- Spokesperson: Mehdi Chamran
- Head of Election Campaign: Mahmoud Ahmadinejad (2003) Hossein Fadaei (2004)
- President of Iran: Mahmoud Ahmadinejad
- Speaker of the Parliament: Gholam-Ali Haddad-Adel
- Founded: 2003
- Succeeded by: United Front of Principlists; Principlists Pervasive Coalition;
- Headquarters: Tehran, Iran
- Ideology: Iranian neoconservatism Theocracy (Iranian) Revivalism Right-wing populism
- Political position: Right-wing to far-right
- Religion: Islam
- National affiliation: Coordination Council of Islamic Revolution Forces
- Slogan: Persian: پیام آبادگران برای مردم کار است و خدمت صادقانه "Abadgaran's Message For People is Work and Truly Service";
- 2003 local election (Tehran): 14 / 15 (93%)
- 2004 parliament election (Tehran): 29 / 30 (97%)

Website
- www.abadgaran.ir^{[dead link]}

= Alliance of Builders of Islamic Iran =

Political alliance in Iran

The Alliance of Builders or Developers of Islamic Iran (ائتلاف آبادگران ایران اسلامی; E'telāf-e Ābādgarān-e Īrān-e Eslāmī), usually shortened to Abadgaran (آبادگران), was an Iranian conservative political federation of parties and organizations. Described as "Iran's neocons", main groups within the alliance were Front of Followers of the Line of the Imam and the Leader members and Society of Devotees of the Islamic Revolution.
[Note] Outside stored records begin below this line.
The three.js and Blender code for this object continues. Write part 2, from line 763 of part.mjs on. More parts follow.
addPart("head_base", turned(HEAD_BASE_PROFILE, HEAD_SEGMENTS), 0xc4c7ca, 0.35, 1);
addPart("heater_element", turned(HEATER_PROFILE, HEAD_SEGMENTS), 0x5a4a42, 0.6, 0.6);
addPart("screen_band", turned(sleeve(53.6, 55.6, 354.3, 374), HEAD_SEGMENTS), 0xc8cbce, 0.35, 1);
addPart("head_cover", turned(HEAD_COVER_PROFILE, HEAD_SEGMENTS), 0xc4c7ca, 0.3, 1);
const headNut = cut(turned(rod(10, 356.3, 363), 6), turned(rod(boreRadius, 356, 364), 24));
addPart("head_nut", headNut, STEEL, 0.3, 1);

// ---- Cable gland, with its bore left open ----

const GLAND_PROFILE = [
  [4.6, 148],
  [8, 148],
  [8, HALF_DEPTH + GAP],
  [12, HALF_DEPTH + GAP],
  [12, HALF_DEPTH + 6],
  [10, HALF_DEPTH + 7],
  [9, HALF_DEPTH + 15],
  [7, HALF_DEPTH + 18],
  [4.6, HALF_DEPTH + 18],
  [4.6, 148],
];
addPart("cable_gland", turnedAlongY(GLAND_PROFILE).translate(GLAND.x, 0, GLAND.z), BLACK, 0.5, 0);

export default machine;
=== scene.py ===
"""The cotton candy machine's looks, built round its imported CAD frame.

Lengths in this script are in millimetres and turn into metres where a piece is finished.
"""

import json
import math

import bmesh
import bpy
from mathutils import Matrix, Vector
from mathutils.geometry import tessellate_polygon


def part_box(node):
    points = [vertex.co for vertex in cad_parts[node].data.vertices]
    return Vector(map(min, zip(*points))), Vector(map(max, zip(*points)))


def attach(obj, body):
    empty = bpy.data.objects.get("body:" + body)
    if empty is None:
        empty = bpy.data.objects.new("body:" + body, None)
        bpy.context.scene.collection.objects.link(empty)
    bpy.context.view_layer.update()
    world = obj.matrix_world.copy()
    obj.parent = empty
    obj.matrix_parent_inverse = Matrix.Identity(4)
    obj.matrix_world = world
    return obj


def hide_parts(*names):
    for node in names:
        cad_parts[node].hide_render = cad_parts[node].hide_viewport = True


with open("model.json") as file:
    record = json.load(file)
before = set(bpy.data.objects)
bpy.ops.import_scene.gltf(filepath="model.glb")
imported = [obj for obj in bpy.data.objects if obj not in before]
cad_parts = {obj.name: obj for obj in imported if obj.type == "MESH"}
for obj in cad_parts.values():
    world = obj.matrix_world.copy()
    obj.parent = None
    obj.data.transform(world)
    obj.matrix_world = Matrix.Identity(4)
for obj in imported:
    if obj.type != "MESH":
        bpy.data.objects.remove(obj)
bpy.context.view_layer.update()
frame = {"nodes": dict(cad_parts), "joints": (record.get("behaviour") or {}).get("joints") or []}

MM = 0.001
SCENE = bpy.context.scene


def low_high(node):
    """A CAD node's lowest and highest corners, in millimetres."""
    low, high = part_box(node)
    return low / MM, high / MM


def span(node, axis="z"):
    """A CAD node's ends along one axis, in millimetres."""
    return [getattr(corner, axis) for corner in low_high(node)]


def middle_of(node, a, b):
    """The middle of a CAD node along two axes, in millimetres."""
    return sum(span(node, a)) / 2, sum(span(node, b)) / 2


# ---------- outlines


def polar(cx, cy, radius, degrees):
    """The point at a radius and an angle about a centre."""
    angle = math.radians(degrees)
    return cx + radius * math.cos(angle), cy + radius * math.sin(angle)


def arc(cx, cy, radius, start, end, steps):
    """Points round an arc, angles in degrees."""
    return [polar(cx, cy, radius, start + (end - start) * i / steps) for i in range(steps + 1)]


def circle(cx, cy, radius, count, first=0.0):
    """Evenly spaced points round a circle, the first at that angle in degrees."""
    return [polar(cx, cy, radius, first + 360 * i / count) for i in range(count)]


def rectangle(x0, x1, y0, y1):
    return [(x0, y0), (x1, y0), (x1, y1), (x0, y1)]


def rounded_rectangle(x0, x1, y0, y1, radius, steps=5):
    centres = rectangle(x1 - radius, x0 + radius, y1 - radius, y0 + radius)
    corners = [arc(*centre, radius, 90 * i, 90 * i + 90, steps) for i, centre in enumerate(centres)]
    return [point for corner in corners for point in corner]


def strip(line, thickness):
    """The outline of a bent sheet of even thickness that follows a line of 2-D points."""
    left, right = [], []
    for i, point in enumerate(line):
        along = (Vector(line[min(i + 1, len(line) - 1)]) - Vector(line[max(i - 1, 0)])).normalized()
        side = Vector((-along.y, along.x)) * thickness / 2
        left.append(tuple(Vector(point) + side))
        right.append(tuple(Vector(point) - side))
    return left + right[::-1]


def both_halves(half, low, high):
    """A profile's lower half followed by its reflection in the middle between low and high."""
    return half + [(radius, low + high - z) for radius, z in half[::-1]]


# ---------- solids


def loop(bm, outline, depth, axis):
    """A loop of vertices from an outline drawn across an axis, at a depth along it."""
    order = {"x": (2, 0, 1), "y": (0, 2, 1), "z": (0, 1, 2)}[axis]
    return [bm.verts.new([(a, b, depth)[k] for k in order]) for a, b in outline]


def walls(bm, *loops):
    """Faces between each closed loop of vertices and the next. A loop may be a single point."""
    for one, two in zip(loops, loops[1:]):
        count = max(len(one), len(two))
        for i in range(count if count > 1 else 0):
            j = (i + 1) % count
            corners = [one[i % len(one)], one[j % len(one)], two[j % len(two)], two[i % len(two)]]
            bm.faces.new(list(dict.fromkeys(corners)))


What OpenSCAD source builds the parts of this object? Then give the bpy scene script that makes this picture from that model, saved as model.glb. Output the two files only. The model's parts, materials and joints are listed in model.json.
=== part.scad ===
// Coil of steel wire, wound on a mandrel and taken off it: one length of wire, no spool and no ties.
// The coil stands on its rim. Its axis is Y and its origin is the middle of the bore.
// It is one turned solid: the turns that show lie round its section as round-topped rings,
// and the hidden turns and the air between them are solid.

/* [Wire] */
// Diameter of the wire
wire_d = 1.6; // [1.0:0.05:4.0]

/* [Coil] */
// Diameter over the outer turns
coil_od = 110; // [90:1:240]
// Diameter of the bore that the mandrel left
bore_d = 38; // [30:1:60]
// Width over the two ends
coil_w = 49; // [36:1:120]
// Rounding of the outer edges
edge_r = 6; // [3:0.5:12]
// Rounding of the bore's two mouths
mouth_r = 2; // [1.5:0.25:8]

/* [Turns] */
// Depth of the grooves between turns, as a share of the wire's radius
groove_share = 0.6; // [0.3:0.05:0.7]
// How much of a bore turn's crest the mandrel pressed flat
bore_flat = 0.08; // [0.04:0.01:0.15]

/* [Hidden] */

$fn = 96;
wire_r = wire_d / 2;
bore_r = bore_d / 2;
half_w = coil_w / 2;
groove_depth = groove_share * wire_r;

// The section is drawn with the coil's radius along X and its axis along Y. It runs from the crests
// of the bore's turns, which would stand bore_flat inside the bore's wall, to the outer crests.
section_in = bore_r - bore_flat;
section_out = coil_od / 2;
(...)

According to the Columbia World Dictionary of Islamism, the Abadgaran "seems to have been formed in 2003 and is made up broadly of figures under the age of fifty, who are non-clerics". The group originally consisted of Basij and Revolutionary Guards veterans who rose to mid- and senior-level administrative positions but marginalized during government of Hashemi Rafsanjani.
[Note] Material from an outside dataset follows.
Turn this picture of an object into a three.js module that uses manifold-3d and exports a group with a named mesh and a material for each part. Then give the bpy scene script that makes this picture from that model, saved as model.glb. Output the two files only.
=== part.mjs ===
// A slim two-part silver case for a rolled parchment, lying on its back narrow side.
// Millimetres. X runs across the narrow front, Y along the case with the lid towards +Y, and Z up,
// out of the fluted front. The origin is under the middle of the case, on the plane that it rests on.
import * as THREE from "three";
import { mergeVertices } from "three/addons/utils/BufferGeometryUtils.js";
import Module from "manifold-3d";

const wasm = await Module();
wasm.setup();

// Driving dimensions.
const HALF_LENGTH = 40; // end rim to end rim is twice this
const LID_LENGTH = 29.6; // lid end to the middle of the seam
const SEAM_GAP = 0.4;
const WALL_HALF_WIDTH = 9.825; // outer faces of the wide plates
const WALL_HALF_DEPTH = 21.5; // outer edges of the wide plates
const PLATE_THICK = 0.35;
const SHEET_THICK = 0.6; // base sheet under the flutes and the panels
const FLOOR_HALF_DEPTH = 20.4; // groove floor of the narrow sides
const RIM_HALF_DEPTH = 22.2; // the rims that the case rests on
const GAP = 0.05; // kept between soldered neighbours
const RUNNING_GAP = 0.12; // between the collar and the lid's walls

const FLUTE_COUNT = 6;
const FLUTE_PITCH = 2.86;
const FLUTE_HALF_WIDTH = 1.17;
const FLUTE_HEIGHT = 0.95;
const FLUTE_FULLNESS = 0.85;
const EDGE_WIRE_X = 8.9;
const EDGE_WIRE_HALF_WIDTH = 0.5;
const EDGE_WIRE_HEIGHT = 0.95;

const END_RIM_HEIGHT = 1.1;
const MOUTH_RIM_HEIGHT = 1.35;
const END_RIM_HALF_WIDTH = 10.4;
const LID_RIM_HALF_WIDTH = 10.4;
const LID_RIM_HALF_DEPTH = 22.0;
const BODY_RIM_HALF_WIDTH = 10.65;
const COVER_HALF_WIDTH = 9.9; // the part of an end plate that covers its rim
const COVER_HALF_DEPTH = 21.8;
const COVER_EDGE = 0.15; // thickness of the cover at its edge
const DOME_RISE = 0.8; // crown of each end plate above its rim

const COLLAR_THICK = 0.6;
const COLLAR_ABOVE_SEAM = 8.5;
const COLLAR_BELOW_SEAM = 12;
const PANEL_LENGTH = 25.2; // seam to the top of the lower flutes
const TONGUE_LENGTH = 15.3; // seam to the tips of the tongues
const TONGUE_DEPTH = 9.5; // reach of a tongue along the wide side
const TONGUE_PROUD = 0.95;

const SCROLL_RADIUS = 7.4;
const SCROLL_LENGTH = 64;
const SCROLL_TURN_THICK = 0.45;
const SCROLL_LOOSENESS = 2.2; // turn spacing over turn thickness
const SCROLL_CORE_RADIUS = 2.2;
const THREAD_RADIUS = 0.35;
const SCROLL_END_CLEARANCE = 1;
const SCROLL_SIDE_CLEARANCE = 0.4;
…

The alliance, mostly active in Tehran, won almost all of Tehran, Rey, Shemiranat and Eslamshahr's seats in the Iranian Majlis election of 2004 and the 2003 Iranian City and Village Councils elections. Mahmoud Ahmadinejad, former mayor of Tehran (who was chosen by the Abadgaran–dominated Tehran City Council) was considered one of the main figures in the alliance and won the 2005 presidential election backed by the group. The victory could be said to have put to an end a long period of infighting within the Islamic Republic followed by death of Ayatollah Khomeini in 1989.
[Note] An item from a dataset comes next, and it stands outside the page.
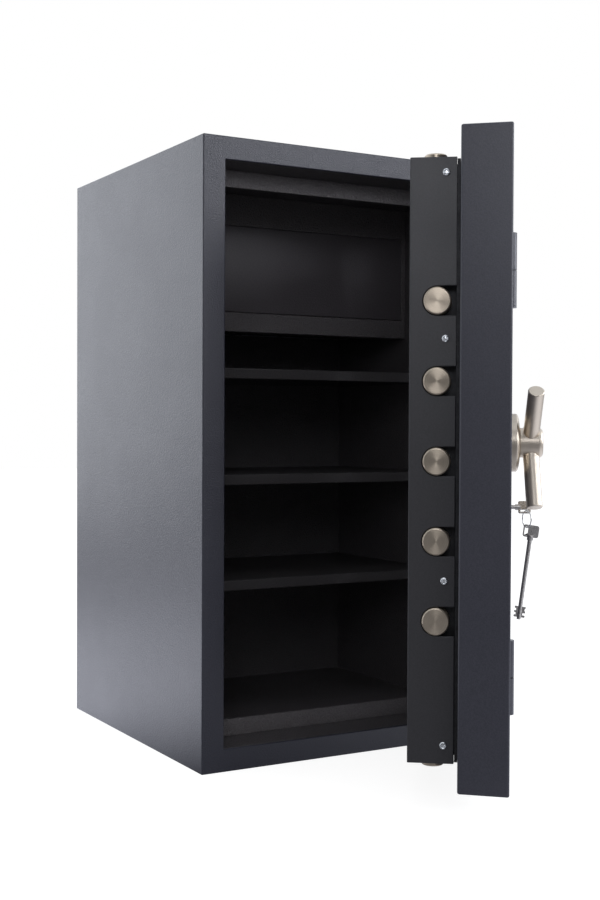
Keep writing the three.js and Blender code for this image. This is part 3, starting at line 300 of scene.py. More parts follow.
def platedMetal(name, look):
    # Plated, rolled or blackened sheet: cloudy crystals and fine scratches in the object's axes
    material, tree, shader = newMaterial(name, Metallic=look["metallic"])
    place = addNode(tree, "ShaderNodeTexCoord", -1100, 200).outputs["Object"]
    stretch = addNode(tree, "ShaderNodeMapping", -900, 200)
    stretch.inputs["Scale"].default_value = look["stretch"]
    tree.links.new(place, stretch.inputs["Vector"])
    scratches = noiseNode(tree, stretch.outputs[0], look["scratchScale"], detail=3.0, roughness=0.6,
                          x=-650, y=300)
    cloud = noiseNode(tree, place, look["cloudScale"], detail=4.0, roughness=0.6, x=-650, y=50)
    marks = placeGroup(tree, "handling", -650, -200, Smear_Scale=look["smearScale"])
    worn = scaled(tree, scratches, sheetMix["scratches"], -450, 300)
    tone = mathNode(tree, "ADD", worn, scaled(tree, cloud, sheetMix["cloud"], -450, 50), -250, 200)
    metal = blendColours(tree, rangeNode(tree, tone, *noiseSpan, 0.0, 1.0, -150, 200),
                         look["dark"], look["light"], 50, 200)
    tree.links.new(metal, shader.inputs["Base Color"])
    smeared = scaled(tree, marks.outputs["Smear"], sheetMix["cloud"], -450, -200)
    spread = mathNode(tree, "ADD", smeared, worn, -250, -100)
    rough = rangeNode(tree, spread, *noiseSpan, *look["roughness"], 0, -100)
    tree.links.new(rough, shader.inputs["Roughness"])
    bumpFrom(tree, shader, tone, look["bump"], look["depth"], 300, -300)
    return material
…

Embracing social justice with a promise to recreate the utopian "original revolutionary spirit at the battlefields of the Sacred Defence", develop a "renewed and truly revolutionary Islamic Republic" for the people and “guarding the revolution and the independence of the country”, they aimed to crush the reformists as a political force, a process began by reducing power of then–President Mohammad Khatami. Controlling the parliament's majority, they soon enacted laws that made foreign investment difficult and hampered Khatami administration's efforts to negotiate with international companies. On the Nuclear program of Iran, they refused to ratify the Additional Protocol that Hassan Rouhani had negotiated with EU-3. They also demanded to pull out of the Non-Proliferation Treaty, an action which was not permitted by Ayatollah Khamenei.

The group's name, reflects its focus on the issue of development to present them as a rival to the ruling reformist economic policies. Fred Halliday states that the name Developers has an implicit contrast with the title of Executives of Construction, and suggests that it is closer to people and the poor than the latter group, since it conveys a sense of rural roots and values (Abadi means village in Persian). Michael Axworthy believes that the name was an "awkward choice", as it sounds like it was selected because the terms for 'reforms' (Eslahat) and 'construction' (Sazandegi) were already taken.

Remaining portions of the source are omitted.